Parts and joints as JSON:
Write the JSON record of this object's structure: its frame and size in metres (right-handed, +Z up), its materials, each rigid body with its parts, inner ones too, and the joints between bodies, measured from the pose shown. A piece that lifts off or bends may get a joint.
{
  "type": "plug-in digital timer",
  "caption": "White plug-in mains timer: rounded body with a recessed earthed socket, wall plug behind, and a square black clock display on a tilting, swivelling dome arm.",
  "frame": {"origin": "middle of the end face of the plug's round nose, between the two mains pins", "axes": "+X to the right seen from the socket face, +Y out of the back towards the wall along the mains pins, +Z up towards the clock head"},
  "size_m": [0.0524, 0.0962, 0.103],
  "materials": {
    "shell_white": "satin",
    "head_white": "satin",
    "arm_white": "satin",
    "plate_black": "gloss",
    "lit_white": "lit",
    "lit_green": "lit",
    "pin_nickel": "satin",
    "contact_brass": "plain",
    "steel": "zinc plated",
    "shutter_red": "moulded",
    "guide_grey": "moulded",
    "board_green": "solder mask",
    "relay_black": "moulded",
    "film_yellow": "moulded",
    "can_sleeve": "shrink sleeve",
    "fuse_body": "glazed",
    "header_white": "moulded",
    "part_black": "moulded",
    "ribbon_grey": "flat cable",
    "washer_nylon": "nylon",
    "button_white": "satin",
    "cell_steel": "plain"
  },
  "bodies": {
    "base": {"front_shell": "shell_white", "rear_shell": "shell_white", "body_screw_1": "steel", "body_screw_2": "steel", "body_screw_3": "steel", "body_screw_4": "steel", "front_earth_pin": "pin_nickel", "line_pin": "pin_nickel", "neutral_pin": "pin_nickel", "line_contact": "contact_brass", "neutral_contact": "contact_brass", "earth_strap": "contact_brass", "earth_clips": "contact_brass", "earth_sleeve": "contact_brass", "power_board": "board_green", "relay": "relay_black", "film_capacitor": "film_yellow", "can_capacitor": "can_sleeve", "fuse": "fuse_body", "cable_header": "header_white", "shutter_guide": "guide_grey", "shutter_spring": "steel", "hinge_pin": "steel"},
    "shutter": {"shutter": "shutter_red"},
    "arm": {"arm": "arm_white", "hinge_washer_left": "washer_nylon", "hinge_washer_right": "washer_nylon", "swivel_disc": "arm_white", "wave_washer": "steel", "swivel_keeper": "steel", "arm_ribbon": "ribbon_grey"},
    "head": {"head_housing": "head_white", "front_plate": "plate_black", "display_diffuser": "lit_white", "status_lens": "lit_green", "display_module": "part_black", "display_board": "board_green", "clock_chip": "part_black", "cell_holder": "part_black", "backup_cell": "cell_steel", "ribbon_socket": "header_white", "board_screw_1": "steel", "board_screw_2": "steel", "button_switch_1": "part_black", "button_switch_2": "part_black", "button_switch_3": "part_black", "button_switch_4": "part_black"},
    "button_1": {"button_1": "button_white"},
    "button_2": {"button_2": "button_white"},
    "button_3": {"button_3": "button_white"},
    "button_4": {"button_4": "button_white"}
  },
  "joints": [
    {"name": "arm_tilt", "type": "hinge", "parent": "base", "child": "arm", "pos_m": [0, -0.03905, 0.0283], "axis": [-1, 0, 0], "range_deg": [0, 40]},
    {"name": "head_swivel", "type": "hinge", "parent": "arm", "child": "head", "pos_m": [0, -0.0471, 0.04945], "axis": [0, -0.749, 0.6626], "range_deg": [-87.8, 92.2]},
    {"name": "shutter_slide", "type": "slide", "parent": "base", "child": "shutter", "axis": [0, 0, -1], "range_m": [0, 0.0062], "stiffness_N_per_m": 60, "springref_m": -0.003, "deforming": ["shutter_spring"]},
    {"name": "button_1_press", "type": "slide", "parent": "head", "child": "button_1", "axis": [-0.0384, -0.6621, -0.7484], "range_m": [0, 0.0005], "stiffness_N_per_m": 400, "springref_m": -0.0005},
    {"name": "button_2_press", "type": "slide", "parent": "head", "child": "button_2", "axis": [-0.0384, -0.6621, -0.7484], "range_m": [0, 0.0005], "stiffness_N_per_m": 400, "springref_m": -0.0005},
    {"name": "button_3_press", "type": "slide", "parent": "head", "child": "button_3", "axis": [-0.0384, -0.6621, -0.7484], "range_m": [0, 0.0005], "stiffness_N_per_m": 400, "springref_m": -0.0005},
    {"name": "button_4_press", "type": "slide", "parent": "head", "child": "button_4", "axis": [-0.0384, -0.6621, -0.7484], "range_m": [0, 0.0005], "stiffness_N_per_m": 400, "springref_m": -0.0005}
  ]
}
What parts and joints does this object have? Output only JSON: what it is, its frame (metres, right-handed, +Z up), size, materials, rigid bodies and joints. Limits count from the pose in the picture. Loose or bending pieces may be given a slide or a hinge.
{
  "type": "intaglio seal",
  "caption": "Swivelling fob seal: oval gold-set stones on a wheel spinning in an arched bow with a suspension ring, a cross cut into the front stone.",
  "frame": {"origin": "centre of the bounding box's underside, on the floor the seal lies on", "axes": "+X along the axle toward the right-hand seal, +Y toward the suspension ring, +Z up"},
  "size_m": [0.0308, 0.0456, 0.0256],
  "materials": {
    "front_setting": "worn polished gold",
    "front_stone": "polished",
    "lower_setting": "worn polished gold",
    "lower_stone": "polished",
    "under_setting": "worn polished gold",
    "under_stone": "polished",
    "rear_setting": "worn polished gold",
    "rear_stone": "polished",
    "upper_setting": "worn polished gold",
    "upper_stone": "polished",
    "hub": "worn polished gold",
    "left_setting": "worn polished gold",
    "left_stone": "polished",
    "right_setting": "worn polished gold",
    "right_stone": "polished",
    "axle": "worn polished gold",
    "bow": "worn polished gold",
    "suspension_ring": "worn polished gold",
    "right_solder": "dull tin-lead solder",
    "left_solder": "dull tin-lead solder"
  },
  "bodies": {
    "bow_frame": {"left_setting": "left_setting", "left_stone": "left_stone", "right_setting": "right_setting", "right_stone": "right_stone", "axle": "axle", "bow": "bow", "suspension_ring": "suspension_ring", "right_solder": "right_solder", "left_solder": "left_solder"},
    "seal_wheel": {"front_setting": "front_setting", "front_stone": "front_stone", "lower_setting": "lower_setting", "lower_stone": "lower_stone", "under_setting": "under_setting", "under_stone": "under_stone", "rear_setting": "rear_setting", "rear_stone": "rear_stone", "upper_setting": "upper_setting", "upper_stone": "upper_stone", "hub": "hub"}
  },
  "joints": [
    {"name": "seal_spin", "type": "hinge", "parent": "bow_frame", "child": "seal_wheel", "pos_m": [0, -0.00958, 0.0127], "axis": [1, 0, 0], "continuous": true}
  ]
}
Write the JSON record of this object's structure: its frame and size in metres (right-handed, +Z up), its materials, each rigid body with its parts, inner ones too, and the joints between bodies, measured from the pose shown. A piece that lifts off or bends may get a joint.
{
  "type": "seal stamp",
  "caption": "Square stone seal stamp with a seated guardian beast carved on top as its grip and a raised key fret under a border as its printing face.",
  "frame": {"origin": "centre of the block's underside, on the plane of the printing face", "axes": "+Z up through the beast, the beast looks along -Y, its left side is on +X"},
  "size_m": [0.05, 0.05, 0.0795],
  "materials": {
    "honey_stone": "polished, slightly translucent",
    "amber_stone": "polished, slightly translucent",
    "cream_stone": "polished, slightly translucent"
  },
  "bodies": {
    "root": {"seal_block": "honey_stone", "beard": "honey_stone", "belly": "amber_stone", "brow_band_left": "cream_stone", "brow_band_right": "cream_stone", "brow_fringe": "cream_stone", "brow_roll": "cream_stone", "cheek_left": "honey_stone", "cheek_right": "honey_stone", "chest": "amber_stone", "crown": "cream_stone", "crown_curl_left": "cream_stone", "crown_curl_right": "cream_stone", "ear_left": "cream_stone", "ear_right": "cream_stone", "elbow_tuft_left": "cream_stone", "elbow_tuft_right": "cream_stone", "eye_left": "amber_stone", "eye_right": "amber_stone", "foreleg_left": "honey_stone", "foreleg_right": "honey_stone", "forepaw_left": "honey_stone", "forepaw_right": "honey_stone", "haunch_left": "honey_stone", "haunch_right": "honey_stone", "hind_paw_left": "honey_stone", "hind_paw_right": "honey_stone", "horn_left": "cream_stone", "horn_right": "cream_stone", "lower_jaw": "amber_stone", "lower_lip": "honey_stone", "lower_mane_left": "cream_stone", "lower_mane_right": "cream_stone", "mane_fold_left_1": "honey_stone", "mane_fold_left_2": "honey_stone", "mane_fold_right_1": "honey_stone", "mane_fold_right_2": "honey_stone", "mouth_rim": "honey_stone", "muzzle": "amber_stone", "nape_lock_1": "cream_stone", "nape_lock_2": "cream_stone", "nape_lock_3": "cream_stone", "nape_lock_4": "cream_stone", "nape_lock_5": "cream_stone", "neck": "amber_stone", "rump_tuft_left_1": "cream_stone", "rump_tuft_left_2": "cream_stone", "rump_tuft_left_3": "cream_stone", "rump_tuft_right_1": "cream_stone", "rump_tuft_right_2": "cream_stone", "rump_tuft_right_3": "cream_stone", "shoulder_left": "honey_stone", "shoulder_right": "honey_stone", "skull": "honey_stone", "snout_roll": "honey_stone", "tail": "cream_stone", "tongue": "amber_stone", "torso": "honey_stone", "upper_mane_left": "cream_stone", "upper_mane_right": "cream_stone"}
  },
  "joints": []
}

▸ **The task**
Collect each line above holding the string "with".

▸ **Written answer**
Write the JSON record of this object's structure: its frame and size in metres (right-handed, +Z up), its materials, each rigid body with its parts, inner ones too, and the joints between bodies, measured from the pose shown. A piece that lifts off or bends may get a joint.
  "caption": "White plug-in mains timer: rounded body with a recessed earthed socket, wall plug behind, and a square black clock display on a tilting, swivelling dome arm.",
  "caption": "Swivelling fob seal: oval gold-set stones on a wheel spinning in an arched bow with a suspension ring, a cross cut into the front stone.",
Write the JSON record of this object's structure: its frame and size in metres (right-handed, +Z up), its materials, each rigid body with its parts, inner ones too, and the joints between bodies, measured from the pose shown. A piece that lifts off or bends may get a joint.
  "caption": "Square stone seal stamp with a seated guardian beast carved on top as its grip and a raised key fret under a border as its printing face.",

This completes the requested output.